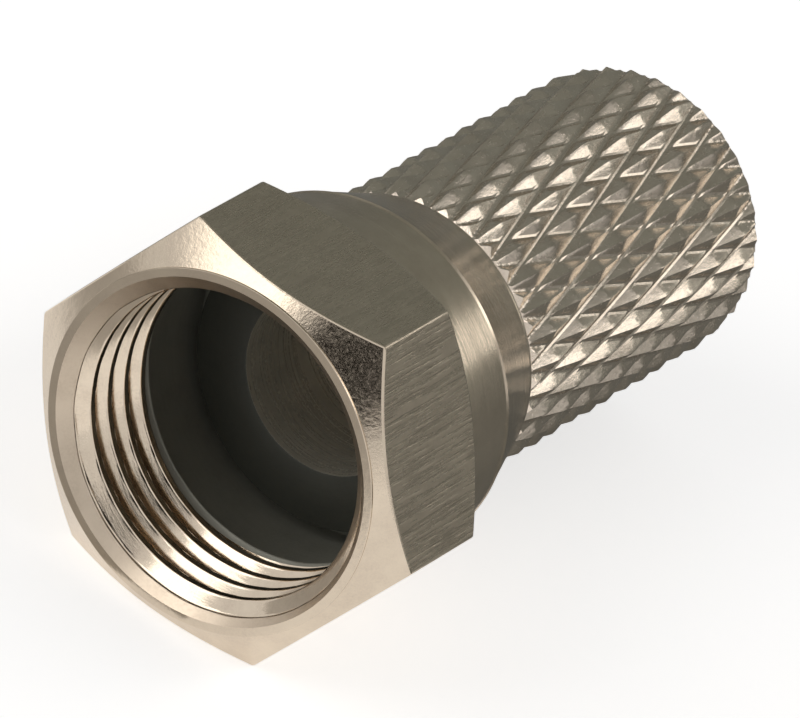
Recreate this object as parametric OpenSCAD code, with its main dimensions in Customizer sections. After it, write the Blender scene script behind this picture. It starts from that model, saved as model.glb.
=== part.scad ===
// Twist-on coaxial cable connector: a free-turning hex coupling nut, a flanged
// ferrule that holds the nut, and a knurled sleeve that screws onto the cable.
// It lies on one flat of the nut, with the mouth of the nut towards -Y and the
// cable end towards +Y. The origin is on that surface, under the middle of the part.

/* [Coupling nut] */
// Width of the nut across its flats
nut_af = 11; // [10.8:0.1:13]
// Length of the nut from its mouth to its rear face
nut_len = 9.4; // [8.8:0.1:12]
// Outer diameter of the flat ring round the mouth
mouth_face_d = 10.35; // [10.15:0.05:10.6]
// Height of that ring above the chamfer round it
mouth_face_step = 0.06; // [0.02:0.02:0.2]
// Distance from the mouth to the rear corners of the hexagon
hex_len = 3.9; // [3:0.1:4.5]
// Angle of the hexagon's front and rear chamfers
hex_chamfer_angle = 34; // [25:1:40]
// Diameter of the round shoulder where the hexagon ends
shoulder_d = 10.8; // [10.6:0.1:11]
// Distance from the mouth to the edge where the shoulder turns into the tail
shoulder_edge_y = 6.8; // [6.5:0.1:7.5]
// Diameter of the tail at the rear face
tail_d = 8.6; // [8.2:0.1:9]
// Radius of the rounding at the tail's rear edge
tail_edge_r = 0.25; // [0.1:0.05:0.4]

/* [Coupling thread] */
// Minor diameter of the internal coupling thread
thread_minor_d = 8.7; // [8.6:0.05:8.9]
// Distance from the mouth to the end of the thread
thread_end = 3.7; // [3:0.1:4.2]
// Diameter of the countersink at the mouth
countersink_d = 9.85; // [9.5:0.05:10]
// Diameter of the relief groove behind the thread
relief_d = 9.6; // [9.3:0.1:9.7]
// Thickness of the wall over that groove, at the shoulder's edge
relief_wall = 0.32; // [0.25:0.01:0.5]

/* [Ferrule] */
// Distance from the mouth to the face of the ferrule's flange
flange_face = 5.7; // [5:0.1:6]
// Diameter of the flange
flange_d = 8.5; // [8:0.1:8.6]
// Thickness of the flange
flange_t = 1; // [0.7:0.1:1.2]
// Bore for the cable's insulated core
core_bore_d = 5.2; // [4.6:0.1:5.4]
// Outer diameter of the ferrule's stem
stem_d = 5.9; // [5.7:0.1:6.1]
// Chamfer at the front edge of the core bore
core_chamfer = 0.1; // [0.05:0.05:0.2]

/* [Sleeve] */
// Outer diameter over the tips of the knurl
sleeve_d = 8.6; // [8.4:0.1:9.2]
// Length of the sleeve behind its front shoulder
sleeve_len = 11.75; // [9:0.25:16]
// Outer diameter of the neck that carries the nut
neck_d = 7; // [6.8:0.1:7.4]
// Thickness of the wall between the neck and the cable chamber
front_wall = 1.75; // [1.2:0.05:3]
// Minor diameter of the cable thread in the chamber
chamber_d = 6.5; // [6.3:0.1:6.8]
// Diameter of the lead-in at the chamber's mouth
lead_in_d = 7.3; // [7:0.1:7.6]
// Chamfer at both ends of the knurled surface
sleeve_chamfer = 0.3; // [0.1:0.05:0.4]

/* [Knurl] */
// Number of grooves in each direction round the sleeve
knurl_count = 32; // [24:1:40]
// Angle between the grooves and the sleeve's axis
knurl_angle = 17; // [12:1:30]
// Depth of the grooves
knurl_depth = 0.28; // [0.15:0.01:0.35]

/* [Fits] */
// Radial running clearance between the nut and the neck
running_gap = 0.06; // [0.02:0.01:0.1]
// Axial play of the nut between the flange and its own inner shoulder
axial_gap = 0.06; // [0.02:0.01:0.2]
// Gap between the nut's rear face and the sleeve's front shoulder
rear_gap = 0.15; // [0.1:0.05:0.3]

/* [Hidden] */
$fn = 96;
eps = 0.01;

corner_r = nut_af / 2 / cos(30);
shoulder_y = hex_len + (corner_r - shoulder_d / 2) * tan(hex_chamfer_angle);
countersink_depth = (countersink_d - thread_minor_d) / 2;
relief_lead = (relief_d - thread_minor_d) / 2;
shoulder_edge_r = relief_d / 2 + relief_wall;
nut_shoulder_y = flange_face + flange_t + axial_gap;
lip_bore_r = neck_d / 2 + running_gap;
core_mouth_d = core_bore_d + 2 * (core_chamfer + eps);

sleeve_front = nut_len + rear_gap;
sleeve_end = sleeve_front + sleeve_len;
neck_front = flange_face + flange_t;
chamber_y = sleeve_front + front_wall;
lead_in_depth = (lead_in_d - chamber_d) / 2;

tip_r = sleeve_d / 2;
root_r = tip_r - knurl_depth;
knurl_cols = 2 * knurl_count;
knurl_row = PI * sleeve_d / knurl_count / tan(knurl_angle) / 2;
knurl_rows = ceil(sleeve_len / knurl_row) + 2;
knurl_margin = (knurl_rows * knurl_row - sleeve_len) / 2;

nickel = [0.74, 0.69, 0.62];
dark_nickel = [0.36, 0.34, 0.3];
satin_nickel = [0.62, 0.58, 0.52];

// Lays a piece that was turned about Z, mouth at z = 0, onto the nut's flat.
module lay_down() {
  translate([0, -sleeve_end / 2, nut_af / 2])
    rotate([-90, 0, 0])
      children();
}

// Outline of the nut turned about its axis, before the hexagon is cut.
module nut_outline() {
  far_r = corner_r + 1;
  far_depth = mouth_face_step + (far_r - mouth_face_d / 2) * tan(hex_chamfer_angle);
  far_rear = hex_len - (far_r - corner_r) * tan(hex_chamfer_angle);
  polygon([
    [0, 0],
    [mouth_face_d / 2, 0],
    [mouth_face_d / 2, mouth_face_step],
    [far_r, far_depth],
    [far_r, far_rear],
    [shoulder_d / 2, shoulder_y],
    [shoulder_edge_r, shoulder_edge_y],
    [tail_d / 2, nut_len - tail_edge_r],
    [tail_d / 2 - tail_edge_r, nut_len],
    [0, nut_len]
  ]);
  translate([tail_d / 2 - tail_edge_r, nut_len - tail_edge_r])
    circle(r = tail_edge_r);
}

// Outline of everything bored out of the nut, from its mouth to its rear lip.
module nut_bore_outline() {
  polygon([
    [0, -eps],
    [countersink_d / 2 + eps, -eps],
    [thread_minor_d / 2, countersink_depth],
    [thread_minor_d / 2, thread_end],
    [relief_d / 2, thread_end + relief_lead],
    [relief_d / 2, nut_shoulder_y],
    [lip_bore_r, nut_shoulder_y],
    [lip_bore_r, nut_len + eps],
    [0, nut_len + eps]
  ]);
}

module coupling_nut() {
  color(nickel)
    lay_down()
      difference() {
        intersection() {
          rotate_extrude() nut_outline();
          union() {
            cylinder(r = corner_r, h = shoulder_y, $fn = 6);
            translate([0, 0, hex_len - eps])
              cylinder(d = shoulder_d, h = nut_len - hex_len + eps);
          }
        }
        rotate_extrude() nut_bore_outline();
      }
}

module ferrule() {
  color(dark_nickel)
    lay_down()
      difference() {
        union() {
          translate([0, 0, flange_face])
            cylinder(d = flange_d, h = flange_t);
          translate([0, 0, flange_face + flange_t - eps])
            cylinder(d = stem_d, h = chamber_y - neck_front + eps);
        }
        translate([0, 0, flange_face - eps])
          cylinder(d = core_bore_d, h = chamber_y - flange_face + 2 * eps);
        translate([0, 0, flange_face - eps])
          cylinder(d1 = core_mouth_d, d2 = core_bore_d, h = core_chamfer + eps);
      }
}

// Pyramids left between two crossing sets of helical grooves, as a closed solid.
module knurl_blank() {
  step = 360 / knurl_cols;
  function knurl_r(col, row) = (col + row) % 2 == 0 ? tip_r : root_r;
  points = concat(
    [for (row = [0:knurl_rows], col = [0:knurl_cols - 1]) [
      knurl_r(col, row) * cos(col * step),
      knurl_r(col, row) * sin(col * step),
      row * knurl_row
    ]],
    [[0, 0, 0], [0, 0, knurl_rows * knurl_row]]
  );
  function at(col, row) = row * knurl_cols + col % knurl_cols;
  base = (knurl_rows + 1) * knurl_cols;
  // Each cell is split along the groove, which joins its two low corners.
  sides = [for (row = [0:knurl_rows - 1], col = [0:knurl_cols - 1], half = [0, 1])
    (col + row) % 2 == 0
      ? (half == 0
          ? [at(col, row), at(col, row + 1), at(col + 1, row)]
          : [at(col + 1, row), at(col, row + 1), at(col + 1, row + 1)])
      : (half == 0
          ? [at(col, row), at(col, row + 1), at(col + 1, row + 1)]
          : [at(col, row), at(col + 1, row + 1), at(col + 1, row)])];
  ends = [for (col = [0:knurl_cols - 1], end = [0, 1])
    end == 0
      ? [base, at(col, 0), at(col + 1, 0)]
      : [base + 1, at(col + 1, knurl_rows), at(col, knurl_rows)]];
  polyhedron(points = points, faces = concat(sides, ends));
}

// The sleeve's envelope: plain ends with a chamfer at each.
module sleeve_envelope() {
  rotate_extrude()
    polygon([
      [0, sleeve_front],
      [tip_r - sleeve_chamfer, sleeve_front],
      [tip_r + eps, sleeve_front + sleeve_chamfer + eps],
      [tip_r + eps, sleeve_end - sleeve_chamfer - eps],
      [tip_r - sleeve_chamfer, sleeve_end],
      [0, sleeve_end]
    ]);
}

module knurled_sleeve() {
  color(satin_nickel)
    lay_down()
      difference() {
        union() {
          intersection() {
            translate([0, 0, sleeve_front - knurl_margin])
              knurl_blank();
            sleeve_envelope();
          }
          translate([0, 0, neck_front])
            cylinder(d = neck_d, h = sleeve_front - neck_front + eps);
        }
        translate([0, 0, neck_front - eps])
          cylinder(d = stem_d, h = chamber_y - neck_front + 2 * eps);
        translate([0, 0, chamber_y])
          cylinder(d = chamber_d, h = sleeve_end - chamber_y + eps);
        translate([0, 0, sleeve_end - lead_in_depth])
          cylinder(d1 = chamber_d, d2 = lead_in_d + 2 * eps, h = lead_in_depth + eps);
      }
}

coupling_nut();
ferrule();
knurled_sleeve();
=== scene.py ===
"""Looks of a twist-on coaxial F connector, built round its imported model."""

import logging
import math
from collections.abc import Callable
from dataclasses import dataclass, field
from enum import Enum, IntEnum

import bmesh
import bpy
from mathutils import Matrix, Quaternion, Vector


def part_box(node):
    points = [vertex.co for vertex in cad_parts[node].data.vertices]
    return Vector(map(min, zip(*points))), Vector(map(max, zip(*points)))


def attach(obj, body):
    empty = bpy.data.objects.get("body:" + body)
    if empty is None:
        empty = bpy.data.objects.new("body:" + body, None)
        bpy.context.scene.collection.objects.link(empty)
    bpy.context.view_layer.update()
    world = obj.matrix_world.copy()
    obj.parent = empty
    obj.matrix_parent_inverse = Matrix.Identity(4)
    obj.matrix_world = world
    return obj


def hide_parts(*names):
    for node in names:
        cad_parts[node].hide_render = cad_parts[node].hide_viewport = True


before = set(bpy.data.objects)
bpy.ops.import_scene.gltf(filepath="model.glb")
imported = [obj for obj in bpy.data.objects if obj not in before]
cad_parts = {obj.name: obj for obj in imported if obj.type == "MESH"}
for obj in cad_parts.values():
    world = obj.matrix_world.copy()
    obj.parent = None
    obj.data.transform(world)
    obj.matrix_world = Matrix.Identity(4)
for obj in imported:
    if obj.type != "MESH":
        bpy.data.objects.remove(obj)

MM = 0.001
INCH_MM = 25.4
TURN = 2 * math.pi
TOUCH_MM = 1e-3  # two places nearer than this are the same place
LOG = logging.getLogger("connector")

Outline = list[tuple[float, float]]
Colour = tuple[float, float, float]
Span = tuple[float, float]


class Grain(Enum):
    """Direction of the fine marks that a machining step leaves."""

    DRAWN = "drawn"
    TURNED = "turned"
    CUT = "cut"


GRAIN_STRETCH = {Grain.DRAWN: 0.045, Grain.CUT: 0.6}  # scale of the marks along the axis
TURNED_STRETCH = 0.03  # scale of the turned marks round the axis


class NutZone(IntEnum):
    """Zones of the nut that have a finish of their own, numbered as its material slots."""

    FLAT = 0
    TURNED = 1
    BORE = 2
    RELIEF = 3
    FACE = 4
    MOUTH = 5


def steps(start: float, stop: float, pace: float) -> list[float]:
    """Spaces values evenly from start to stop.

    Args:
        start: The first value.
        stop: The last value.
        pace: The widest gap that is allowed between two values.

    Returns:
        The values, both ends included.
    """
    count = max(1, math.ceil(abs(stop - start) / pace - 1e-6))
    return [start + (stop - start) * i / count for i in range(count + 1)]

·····

Exercise goal: Exactly as written, quote the lines from the one that has "chamfer at each." down to the one that has "obj.parent = empty", and include both.

Answer to the task:
// The sleeve's envelope: plain ends with a chamfer at each.
module sleeve_envelope() {
  rotate_extrude()
    polygon([
      [0, sleeve_front],
      [tip_r - sleeve_chamfer, sleeve_front],
      [tip_r + eps, sleeve_front + sleeve_chamfer + eps],
      [tip_r + eps, sleeve_end - sleeve_chamfer - eps],
      [tip_r - sleeve_chamfer, sleeve_end],
      [0, sleeve_end]
    ]);
}

module knurled_sleeve() {
  color(satin_nickel)
    lay_down()
      difference() {
        union() {
          intersection() {
            translate([0, 0, sleeve_front - knurl_margin])
              knurl_blank();
            sleeve_envelope();
          }
          translate([0, 0, neck_front])
            cylinder(d = neck_d, h = sleeve_front - neck_front + eps);
        }
        translate([0, 0, neck_front - eps])
          cylinder(d = stem_d, h = chamber_y - neck_front + 2 * eps);
        translate([0, 0, chamber_y])
          cylinder(d = chamber_d, h = sleeve_end - chamber_y + eps);
        translate([0, 0, sleeve_end - lead_in_depth])
          cylinder(d1 = chamber_d, d2 = lead_in_d + 2 * eps, h = lead_in_depth + eps);
      }
}

coupling_nut();
ferrule();
knurled_sleeve();
=== scene.py ===
"""Looks of a twist-on coaxial F connector, built round its imported model."""

import logging
import math
from collections.abc import Callable
from dataclasses import dataclass, field
from enum import Enum, IntEnum

import bmesh
import bpy
from mathutils import Matrix, Quaternion, Vector


def part_box(node):
    points = [vertex.co for vertex in cad_parts[node].data.vertices]
    return Vector(map(min, zip(*points))), Vector(map(max, zip(*points)))


def attach(obj, body):
    empty = bpy.data.objects.get("body:" + body)
    if empty is None:
        empty = bpy.data.objects.new("body:" + body, None)
        bpy.context.scene.collection.objects.link(empty)
    bpy.context.view_layer.update()
    world = obj.matrix_world.copy()
    obj.parent = empty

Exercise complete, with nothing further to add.